Robert 'Bobby' Crimo was indicted on Wednesday on 117 counts for gunning down seven people and injuring more than 40 individuals earlier this month.

The Highland Park shooter, who shot at his victims during a Fourth of July parade in Illinois, was charged with 21 counts of first-degree murder, reported Daily Mail. They include three counts of first-degree for each deceased victim. The 21-year-old is expected to appear in court on Aug. 3.

Illinois State's Attorney Eric Rinehart said in a statement that he wants to thank "law enforcement and the prosecutors who presented evidence to the grand jury." He shared that their investigation continues, and their "victim specialists are working around the clock to support all those affected by this crime that led to 117 felony counts being filed today."

Crimo is charged with 48 counts of attempted murder as well. He is also charged with 48 counts of aggravated battery with a firearm for each victim who was struck by a bullet.

Many were injured and seven people were killed in the July 4 attack after he opened fire at 10.14 a.m. from a roof and took aim at parade attendees. Police said that he used a rifle "similar to an AR-15" to spray more than 70 rounds into a crowd that had gathered for the parade in Highland Park. Crimo had dressed as a woman to carry out the attack and was able to escape because of the disguise.
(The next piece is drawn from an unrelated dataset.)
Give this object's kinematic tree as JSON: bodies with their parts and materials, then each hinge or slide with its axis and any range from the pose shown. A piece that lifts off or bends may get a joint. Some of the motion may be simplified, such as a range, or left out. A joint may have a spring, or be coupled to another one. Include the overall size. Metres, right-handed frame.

He owned multiple weapons, including two rifles. One of them was used in the attack and the other was found in his vehicle when he was arrested at 6.30 p.m. the same night. According to Fox News, authorities are yet to determine a definitive motive.

Associated Press reported that Crimo's lawyers have not made a formal response yet to any of the charges he faces.

He came from a troubled household, where cops responded to frequent 911 calls. One of them involved a threat of suicide from Crimo. The other call involved an alleged threat to kill his family, police reports revealed. Still, his father, Robert Crimo Jr., signed an affidavit allowing his son, then 19, to apply for a state Firearms Ownership ID card or FOID.